[TASK BRIEF]: What follows is a listing. Return every line of it exactly.

[STORED DATA]:
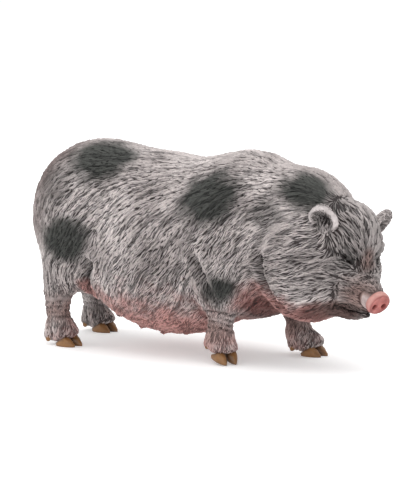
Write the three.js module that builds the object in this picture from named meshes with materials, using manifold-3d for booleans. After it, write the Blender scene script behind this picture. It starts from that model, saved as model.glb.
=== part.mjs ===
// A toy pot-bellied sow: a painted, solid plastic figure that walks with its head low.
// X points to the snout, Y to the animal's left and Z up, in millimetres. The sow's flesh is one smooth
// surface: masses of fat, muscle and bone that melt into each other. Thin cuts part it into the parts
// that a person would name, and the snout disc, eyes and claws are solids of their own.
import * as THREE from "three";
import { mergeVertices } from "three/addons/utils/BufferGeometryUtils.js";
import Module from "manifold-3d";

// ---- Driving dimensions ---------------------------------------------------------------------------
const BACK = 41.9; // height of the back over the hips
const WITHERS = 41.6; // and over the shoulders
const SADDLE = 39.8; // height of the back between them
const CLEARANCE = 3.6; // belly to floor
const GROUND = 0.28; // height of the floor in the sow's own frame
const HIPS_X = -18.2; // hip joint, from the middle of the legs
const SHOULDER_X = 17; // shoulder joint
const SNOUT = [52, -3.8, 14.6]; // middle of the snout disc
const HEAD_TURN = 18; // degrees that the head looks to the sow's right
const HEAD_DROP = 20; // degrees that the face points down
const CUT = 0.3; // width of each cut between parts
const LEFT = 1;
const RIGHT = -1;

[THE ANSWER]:
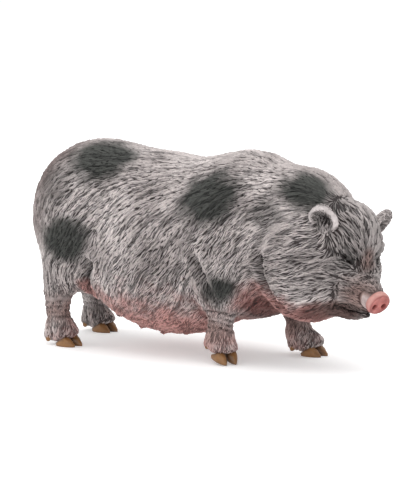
Write the three.js module that builds the object in this picture from named meshes with materials, using manifold-3d for booleans. After it, write the Blender scene script behind this picture. It starts from that model, saved as model.glb.
=== part.mjs ===
// A toy pot-bellied sow: a painted, solid plastic figure that walks with its head low.
// X points to the snout, Y to the animal's left and Z up, in millimetres. The sow's flesh is one smooth
// surface: masses of fat, muscle and bone that melt into each other. Thin cuts part it into the parts
// that a person would name, and the snout disc, eyes and claws are solids of their own.
import * as THREE from "three";
import { mergeVertices } from "three/addons/utils/BufferGeometryUtils.js";
import Module from "manifold-3d";

// ---- Driving dimensions ---------------------------------------------------------------------------
const BACK = 41.9; // height of the back over the hips
const WITHERS = 41.6; // and over the shoulders
const SADDLE = 39.8; // height of the back between them
const CLEARANCE = 3.6; // belly to floor
const GROUND = 0.28; // height of the floor in the sow's own frame
const HIPS_X = -18.2; // hip joint, from the middle of the legs
const SHOULDER_X = 17; // shoulder joint
const SNOUT = [52, -3.8, 14.6]; // middle of the snout disc
const HEAD_TURN = 18; // degrees that the head looks to the sow's right
const HEAD_DROP = 20; // degrees that the face points down
const CUT = 0.3; // width of each cut between parts
const LEFT = 1;
const RIGHT = -1;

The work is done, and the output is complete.